A strategic alliance can be a powerful tool that can help companies achieve specific goals. But what exactly is an alliance? And why do companies do it? To help us understand more about alliances, we've asked the expert Emma Barton, Director, Alliance and Integration Management at AstraZeneca, to help us in this discussion.
"You're most successful when nobody notices what you're doing. If things are going wrong, then it becomes very visible to senior management very quickly." - Emma Barton.
A strategic alliance is like a partnership where both companies or partners have agreed to contribute significantly to achieve a particular goal. It's all about leveraging the resources and expertise of both parties to develop an asset or commercializing an asset.
It's like forming a company around the asset, without the company, that has its own decision-making structure, investments, and governance. Its structure is purely based on the parameters of the agreement made by both parties.
When building deals, make sure that you're structuring them in the best way for the particular asset you're trying to achieve. Then, Post-deal, it's all about managing risks that could emerge in trying to execute on your deal structure. There's usually three significant areas where risks come from; Human, infrastructure, and legal risk. Of course, the human risk is the biggest threat that you need to manage.
When it comes to managing human risks, communication is key. It's all about being transparent and breaking down barriers to be able to work together effectively. The pandemic might have affected this because face-to-face is still better than virtual calls, but communication regardless is crucial.
One of the best things you can do is create a team where everyone is comfortable interacting with their counterparts in the partner company to constantly work together to anticipate risks before they even arise.

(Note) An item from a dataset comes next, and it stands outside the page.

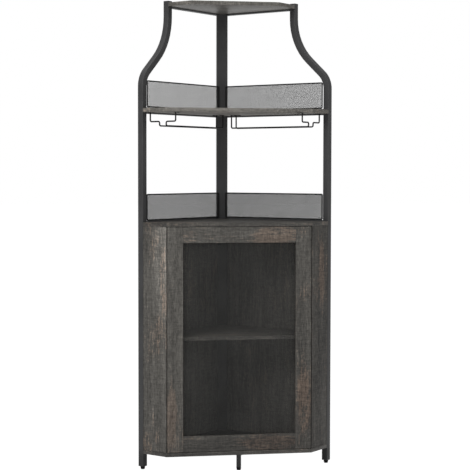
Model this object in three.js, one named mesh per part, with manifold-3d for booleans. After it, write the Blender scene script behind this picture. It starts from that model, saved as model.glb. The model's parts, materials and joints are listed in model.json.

The governance of an alliance is outlined in the contract that both parties have agreed to. Inside that contract is where you will establish the committee and the decision-makers of the partnership. The contract should also include things like; who are the people that will sit on the committee and what level of decision-making activity that they have.
The key is to find the right balance between robust decision-making while being fast and efficient. You don't want to set up governance that takes too long to decide. It will impede the progress of your partnership.
The key to making successful alliances is to enable and empower your experts to do their job. Give them the right tools and autonomy so they can be comfortable achieving their goals.
Also, you need to be able to manage differences and disputes along the way. Empathy is one of the most important things that you can do when solving disputes. Try and understand where the other party is coming from before you make any rash decisions.